- Exercise objective
Filter the listing and keep only the lines with the word "return".

- Supplied material
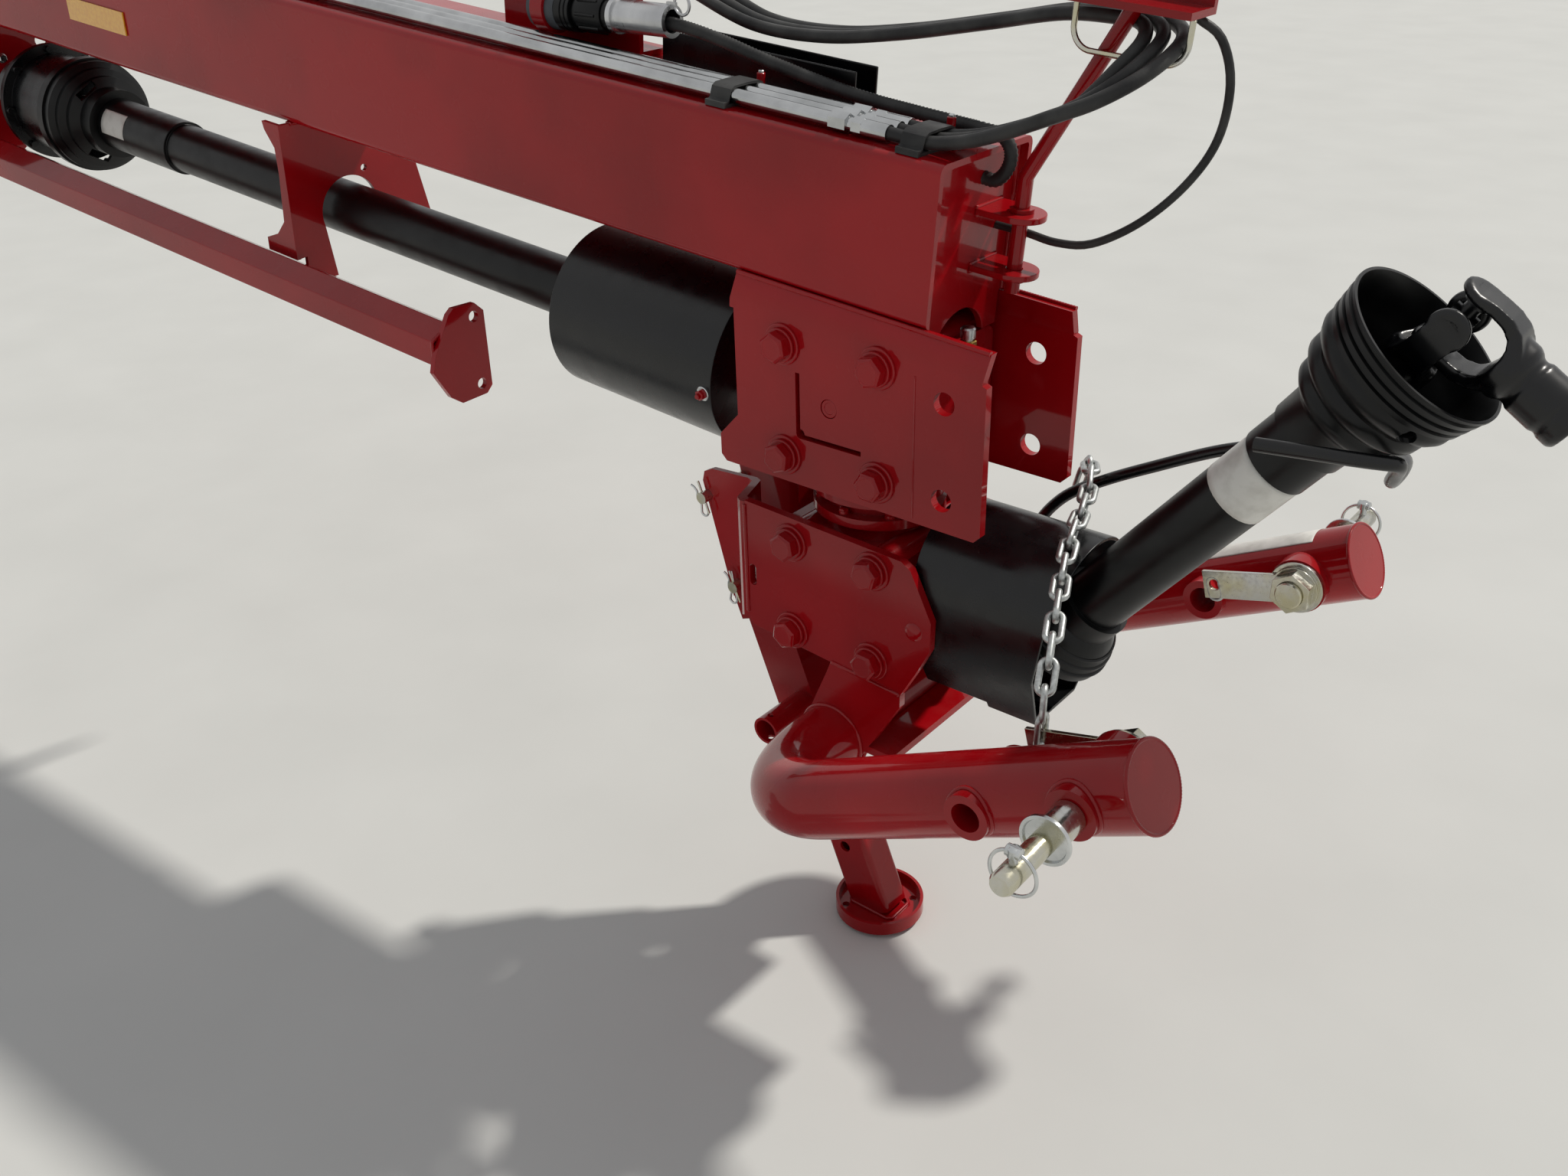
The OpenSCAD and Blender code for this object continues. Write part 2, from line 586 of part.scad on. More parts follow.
module stand_leg() color(red) leg() {
  difference() {
    translate([0, 0, 12]) linear_extrude(leg_len) difference() {
      rrect(leg_w, leg_t, 9);
      rrect(leg_w - 10, leg_t - 10, 4);
    }
    for (w = [425, 505, 585]) translate([pin_back, 0, w]) ycyl(-80, 80, 9.5);
    translate([-5, 0, 118]) ycyl(-80, 80, 9.5);
    translate([leg_w / 2 - 8, -7, 150]) cube([20, 14, 150]);
  }
  rotate([0, lean, 0]) difference() {
    union() {
      translate([0, 0, -8]) cylinder(h = 8, r = foot_d / 2);
      difference() {
        cylinder(h = 14, r = foot_d / 2);
        translate([0, 0, -1]) cylinder(h = 16, r = foot_d / 2 - 5);
      }
    }
    for (a = [45:90:359]) rotate(a) translate([foot_d / 2 - 16, 0, -9]) cylinder(h = 10, r = 6);
  }
  translate([0, 0, -2]) linear_extrude(16) rrect(leg_w - 2, leg_t, 9);
}
// safety chain: from the near lock plate over the shield, its free end over the bent rod
link_pitch = 32.8;
chain_links = 17;
chain_route = [[399.8, -236, -24.9], [399.8, -236, 8], [396, -229, 36], [386, -204, 62],
  [370, -168, 84], [352, -128, 98], [334, -88, 108], [318, -50, 119], [304, -6, 130],
  [290, 40, 133], [270, 92, 138], [250, 130, 150], [226, 161, 124], [214, 167, 86], [208, 170, 44]];
function along(p, s, i = 0) = let (l = norm(p[i + 1] - p[i]))
  s <= l || i == len(p) - 2 ? p[i] + (p[i + 1] - p[i]) * s / l : along(p, s - l, i + 1);
chain_path = [for (i = [0:chain_links]) along(chain_route, i * link_pitch)];
module link(l) {
  for (y = [-9, 9]) translate([-l, y, 0]) rotate([0, 90, 0]) cylinder(h = 2 * l, r = 4, $fn = 8);
  for (m = [0, 1]) mirror([m, 0, 0]) translate([l, 0, 0]) rotate(-90)
    rotate_extrude(angle = 180, $fn = 10) translate([9, 0]) circle(r = 4, $fn = 8);
}
module safety_chain() color(steel) head() for (i = [0:len(chain_path) - 2]) {
  d = chain_path[i + 1] - chain_path[i];
  translate((chain_path[i] + chain_path[i + 1]) / 2)
    rotate([0, -asin(d[2] / norm(d)), atan2(d[1], d[0])])
      rotate([i % 2 * 90, 0, 0]) link(11.7);
}
module input_yoke() color(black) head() translate([0, 0, joint_z]) {
  xcyl(42, 225, spin_r);
  xcyl(165, 222, 30);
  for (s = [-1, 1]) translate([0, s * 34 - 6, 0]) difference() {
    union() {
      translate([216, 0, -21]) cube([joint_x - 216, 12, 42]);
      translate([joint_x, 0, 0]) ycyl(0, 12, 21);
    }
    translate([joint_x, 0, 0]) ycyl(-1, 13, 10.05);
  }
}
// shaft support, guards and shaft
module shaft_support() color(black) head() {
  translate([hinge_x, 0, hinge_z]) ycyl(plate_in + 0.4, 132, 8);
  sweep([[175, 132, 40], [196, 132, 72], [223, 134, 100], [270, 137, 131], [328, 141, 163],
    [418, 146, 209], [500, 142, 240], [570, 128, 262], [620, 100, 280], [655, 60, 292],
    [668, 10, 300], [672, -34, 306], [686, -72, 336], [690, -92, 350], [680, -104, 354],
    [650, -108, 352], [552, -110, 343]], 8, 12);
}
module rear_guard_tube() color(black) shaft() difference() {
  union() {
    xcyl(60, 398, pto_r);
    sphere(r = 74);
    xcyl(56, 84, pto_r + 7);
  }
  difference() {
    xcyl(20, 399, pto_r - 4);
    xcyl(78, 86, pto_r);
  }
  sphere(r = 69);
  xcyl(-80, 0, 90);
  xcyl(70, 90, 29.1);
}
module rear_yoke() color(black) shaft() {
  difference() {
    union() {
      xcyl(44, 380, 29);
      xcyl(36, 52, 40);
    }
    xcyl(62, 381, 22.3);
  }
  ycyl(-40, 40, 10);
  translate([0, 0, -40]) cylinder(h = 80, r = 10);
  for (s = [-1, 1]) translate([0, 0, s * 34 - 6]) {
    translate([0, -21, 0]) cube([40, 42, 12]);
    cylinder(h = 12, r = 21);
  }
}
module front_guard_tube() color(black) shaft() difference() {
  xcyl(150, 508, pto_r - 4 - slide_gap);
  xcyl(149, 500, pto_r - 8 - slide_gap);
  xcyl(499, 509, 22.1);
}
module cone_profile(g) polygon([for (q = [[400, 0], [400, 55 - g], [430, 58 - g], [462, 60 - g],
  [466, 66 - g], [482, 70 - g], [505, 76 - g], [517, 82 - g], [533, 88 - g], [545, 97 - g],
  [553, 101 - g], [566, 102 - g], [568, 99 - g], [571, 99 - g], [573, 103 - g], [583, 103 - g],
  [585, 100 - g], [588, 100 - g], [590, 104 - g], [612, 104 - g], [612, 0]]) [q[1], q[0]]]);
module cone_guard() color(black) shaft() difference() {
  rotate([0, 90, 0]) rotate_extrude() cone_profile(0);
  difference() {
    rotate([0, 90, 0]) rotate_extrude() cone_profile(4);
    xcyl(399, 406, 70);
  }
  xcyl(606, 613, 100);
  xcyl(398, 410, pto_r - 4 - slide_gap + 0.2);
  translate([585, -95, 0]) rotate([90, 0, 0]) scale(1.6) cylinder(h = 20, r = 8, center = true);
}
module shaft_yoke() color(black) shaft() {
  xcyl(120, 590, 22);
  xcyl(556, 592, 32);
  for (s = [-1, 1]) translate([0, s * 34 - 6, 0]) difference() {
    union() {
      translate([586, 0, -23]) cube([62, 12, 46]);
      translate([cross_at, 0, 0]) ycyl(0, 12, 23);
    }
    translate([cross_at, 0, 0]) ycyl(-1, 13, 10.05);
  }
}
module tractor_yoke() color(black) shaft() translate([cross_at, 0, 0]) rotate([0, 85, 0]) {
  ycyl(-40, 40, 10);
  translate([0, 0, -40]) cylinder(h = 80, r = 10);
  for (s = [-1, 1]) translate([0, 0, s * 34 - 6]) {
    translate([0, -23, 0]) cube([66, 46, 12]);
    cylinder(h = 12, r = 26);
  }
  difference() {
    union() {
      xcyl(52, 104, 36);
      xcyl(100, 150, 30);
    }
    xcyl(70, 151, 17.5);
  }
}
tongue_beam();
pivot_hub();
front_plate();
upper_side_plates();
upper_gearbox();
upper_gearbox_bolts();
breather();
bell_guard();
shaft_guard_tube();
drive_shaft();
clutch_guard();
clutch_drum();
mid_hanger();
side_rail();
rail_bulkhead();
rail_end_plate();
hydraulic_lines();
line_clamps();
line_fittings();
side_reflector();
coupler_bracket();
parked_plug();
plug_sleeve();
parked_couplers();
hose_trough();
hose_arm_lugs();
hose_arm();
hose_rings();
hose_right();
hose_middle();
hose_left();
electric_cable();
plug_harness();
lower_gearbox();
lower_side_plates();
lower_gearbox_bolts();
hitch_yoke();
link_pins();
pin_hardware();
linch_pins();
input_shield();
stand_bracket();
bracket_pins();
safety_chain();
input_yoke();
stand_leg();
shaft_support();
rear_guard_tube();
rear_yoke();
front_guard_tube();
cone_guard();
shaft_yoke();
tractor_yoke();
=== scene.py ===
# %% [markdown]
# # Front drawbar of a trailed mower conditioner
# The real machine is folded, welded and sprayed steel: a box beam, two gearboxes one above the
# other on a swivel neck, a U-shaped yoke tube that hooks to the tractor, and a guarded power
# shaft parked on a bent rod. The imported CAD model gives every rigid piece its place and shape.
# This script dresses it: the finishes, the rounded edges, the hoses, the wires and the welds.

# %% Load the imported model
import math

import bmesh
import bpy
from mathutils import Matrix, Vector


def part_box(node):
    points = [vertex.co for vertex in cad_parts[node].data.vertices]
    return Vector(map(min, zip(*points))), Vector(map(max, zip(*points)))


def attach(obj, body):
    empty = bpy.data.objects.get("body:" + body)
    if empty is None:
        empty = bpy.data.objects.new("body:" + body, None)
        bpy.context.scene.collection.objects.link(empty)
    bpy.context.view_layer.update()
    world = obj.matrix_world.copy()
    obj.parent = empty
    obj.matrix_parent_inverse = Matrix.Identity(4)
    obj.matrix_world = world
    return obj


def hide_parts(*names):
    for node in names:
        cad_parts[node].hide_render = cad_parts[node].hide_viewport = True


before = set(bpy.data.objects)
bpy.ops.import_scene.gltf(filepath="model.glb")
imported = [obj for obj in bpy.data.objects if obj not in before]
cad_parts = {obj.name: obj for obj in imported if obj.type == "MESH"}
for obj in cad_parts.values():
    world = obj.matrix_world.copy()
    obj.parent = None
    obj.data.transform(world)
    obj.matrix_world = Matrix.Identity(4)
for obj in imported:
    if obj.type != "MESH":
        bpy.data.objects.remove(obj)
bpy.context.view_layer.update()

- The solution
    return Vector(map(min, zip(*points))), Vector(map(max, zip(*points)))
    return obj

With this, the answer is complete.